For the reaction: \(R-COOH + H_{2}O \to H_{3}O^+ + R\) In this reaction, a carboxylic acid (\(R-COOH\)) is proposed to react with water (\(H_2O\)) to form a hydronium ion (\(H_3O^+\)) and what appears to be an alkyl radical (\(R\)). Since alkyl radicals are extremely unstable species and are not formed under normal reaction conditions, this reaction is not feasible under normal conditions. In summary, reactions A, B, and C are all possible based on their feasibility as common acid-base reactions involving carboxylic acids and various bases. Reaction D, however, is not possible due to the formation of an unstable alkyl radical.

Key concepts

Carboxylic Acid

Carboxylic acids are a class of organic compounds characterized by the presence of a carboxyl group \((R-COOH)\). This group consists of a carbonyl group \((C=O)\) and a hydroxyl group \((O-H)\) linked to the same carbon. Carboxylic acids are known for their acidic properties, primarily due to the ability of the carboxyl hydrogen to dissociate easily.

• They have a pungent odor similar to vinegar, which contains acetic acid, a simple carboxylic acid.
• Carboxylic acids are commonly found in nature and can be either aliphatic or aromatic.
• They participate in various chemical reactions, notably in forming esters and amides, and in acid-base reactions.

In acid-base reactions, carboxylic acids react with bases like sodium bicarbonate \((NaHCO_3)\) to release carbon dioxide (\(CO_2)\), water, and a salt. This reaction is exothermic and happens due to the formation of a more stable carboxylate salt.

Sodium Metal

Sodium metal \((Na)\) is a highly reactive alkali metal. It is stored under oil or in an inert atmosphere to prevent its reaction with moisture and oxygen in the air. When sodium metal comes into contact with water, it reacts vigorously, producing sodium hydroxide \((NaOH)\) and hydrogen gas \((H_2)\).
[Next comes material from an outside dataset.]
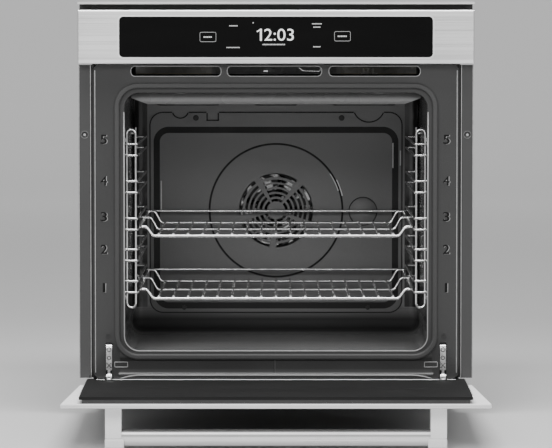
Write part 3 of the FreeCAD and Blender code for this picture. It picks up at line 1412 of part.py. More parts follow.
for build in (build_chassis_base, build_chassis_sides, build_chassis_top, build_chassis_back,
              build_front_frame,
              build_stiles, build_frame_screws, build_liner, build_insulation, build_gasket, build_baffle,
              build_baffle_screws, build_mouth_shield, build_elements,
              build_convection, build_lamp, build_probe_and_cutout, build_supports, build_racks, build_fascia,
              build_electronics, build_top_trim, build_duct, build_blower, build_inlet, build_hinges,
              build_door_skin, build_door_inside, build_handle):
    build()
check_document()
write_parts()
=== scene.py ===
"""Looks of a built-in wall oven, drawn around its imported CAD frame.  Metres."""
import math

import bmesh
import bpy
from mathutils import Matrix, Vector


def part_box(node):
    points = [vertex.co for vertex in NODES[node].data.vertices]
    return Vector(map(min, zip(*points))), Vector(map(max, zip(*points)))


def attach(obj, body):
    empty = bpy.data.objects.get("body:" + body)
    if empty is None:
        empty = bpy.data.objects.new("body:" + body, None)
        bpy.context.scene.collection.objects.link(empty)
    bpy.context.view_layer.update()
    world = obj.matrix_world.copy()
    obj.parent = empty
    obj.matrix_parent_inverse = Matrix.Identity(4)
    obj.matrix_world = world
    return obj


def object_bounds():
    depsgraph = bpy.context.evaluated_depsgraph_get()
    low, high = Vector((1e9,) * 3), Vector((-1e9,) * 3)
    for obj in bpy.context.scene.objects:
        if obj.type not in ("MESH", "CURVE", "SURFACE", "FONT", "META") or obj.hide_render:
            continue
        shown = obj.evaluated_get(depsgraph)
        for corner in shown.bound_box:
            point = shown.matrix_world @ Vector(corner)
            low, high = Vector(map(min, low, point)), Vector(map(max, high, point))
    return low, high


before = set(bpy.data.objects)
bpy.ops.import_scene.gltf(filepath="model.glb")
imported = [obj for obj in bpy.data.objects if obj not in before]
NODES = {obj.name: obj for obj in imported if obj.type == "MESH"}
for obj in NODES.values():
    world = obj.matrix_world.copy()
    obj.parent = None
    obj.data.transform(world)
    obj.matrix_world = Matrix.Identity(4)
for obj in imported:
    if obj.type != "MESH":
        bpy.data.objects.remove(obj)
CAD_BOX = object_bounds()
OVEN = "oven_body"
DOOR = "door"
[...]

• When sodium reacts with carboxylic acids, it forms sodium carboxylates \((R-COONa)\) and releases hydrogen gas. This is also an example of an acid-base reaction where the carboxylic acid acts as an acid and sodium as a base.
• This reaction is often used to test the presence of carboxylic acids. Evolving hydrogen gas during the reaction indicates the acidity of the compound.

This reaction's feasibility is confirmed since both hydrogen gas evolution and carboxylate salt formation are expected outcomes.

Sodium Bicarbonate

Sodium bicarbonate \((NaHCO_3)\), commonly known as baking soda, is a weak base frequently used in cooking and cleaning. It effectively neutralizes acids and in the process produces carbon dioxide gas, a feature that makes it useful in baking as a leavening agent.

• In chemical reactions involving carboxylic acids, sodium bicarbonate acts as a base, reacting to form carbon dioxide, water, and a sodium salt of the acid.
• This reaction is used in laboratories to test for carboxylic acids; effervescence indicates the release of carbon dioxide gas.

The reaction is highly favored in equilibrium and is an essential part of gas evolution reactions, showcasing the release of carbon dioxide when reacting with acids.

Hydronium Ion

A hydronium ion \((H_3O^+)\) is a cation that forms when an acid dissolves in water, increasing the concentration of \([H^+]\) ions in the solution. The presence of hydronium ions is what gives an aqueous solution its acidic character.

• Hydronium ions are crucial in acid-base chemistry because they represent acids in solution and partake in transferring a proton during reactions.
• The reaction proposing a carboxylic acid forming a hydronium ion fails because it improbably generates an unstable radical (\(R)\) in normal conditions.

Acid-base reactions with realistic pathways typically involve the exchange of protons to form a more stable configuration, such as water and its associated ions, rather than unstable free radicals.